Some, loud in their denunciation, called for the Institute to be suppressed. Bishop Turner, in an effort to settle the matter set up a Diocesan Enquiry in July 1858, to examine the charges against the sisters. All aspects of their life and works were scrutinised. The charges were examined, quashed and Elizabeth personally and all the Sisters were exonerated. Their opponents were defeated but a quiet resistance continued . After the enquiry the Sisters had to tread warily maintaining “humble silence”, waiting for the tide to turn in their favour. This took time, but turn it did…. The Annalist records:

“The Institute struggled on, amidst difficulties and opposition, but was supported throughout by the Providence of Almighty God who while he smites with one hand, as surely sustain with the other.”

All this Elizabeth and her companions accepted as sharing in the Passion of Christ. They were not broken. They endured. They had learnt through betrayal and rejection that “Identification with Jesus Christ in the mystery of His Passion, Death and Resurrection was at the heart of their vocation”.

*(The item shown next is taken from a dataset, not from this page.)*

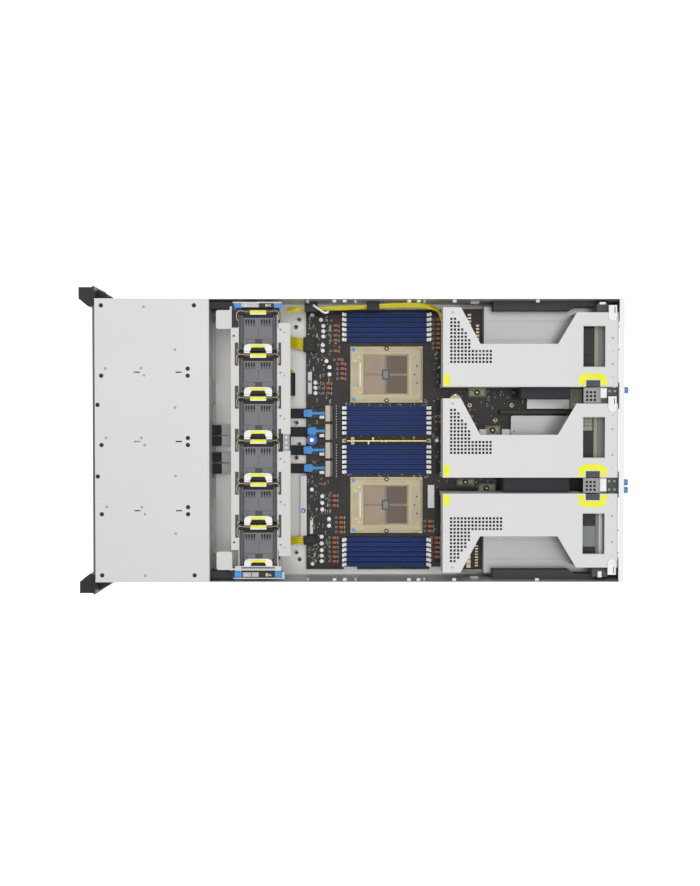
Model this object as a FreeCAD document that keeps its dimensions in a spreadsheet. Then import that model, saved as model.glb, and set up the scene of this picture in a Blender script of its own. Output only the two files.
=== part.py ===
import FreeCAD, Part
import math
import os
import re

import Sketcher

# A 2U rack server with its lid off: X runs from the front to the rear, Y to the left-hand rack ear
# as seen from the front, Z up from the underside. All sizes are millimetres.

doc = FreeCAD.newDocument("RackServer")
sheet = doc.addObject("Spreadsheet::Sheet", "Sizes")

# Driving sizes, one alias per cell. A name that ends in _at is a distance behind the front face.
COUNTS = {"drive trays": 8, "fans": 6, "fan blades": 7, "slots per bank": 6, "risers": 3}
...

Elizabeth died on the 11th January 1864 at the convent in Sutton, St. Helen’s, Lancashire. She was 43 years of age. Her body, together with that of Blessed Dominic Barberi C.P and Fr. Ignatius Spencer C.P, now lies in the shrine of St. Anne’s Church in Sutton, which is near Liverpool and is now a place of pilgrimage.

Today, although numerically small we find Cross and Passion Sisters ministering in England, Ireland, North America, Peru, Argentina, Chile, Africa, Australia and Vietnam. Poverty, inequality and injustice continue to challenge us on a global and local scale. The Sisters aim to make a difference and work in collaboration with many people of all cultures who feel called to work for justice for the poor and for care of the planet.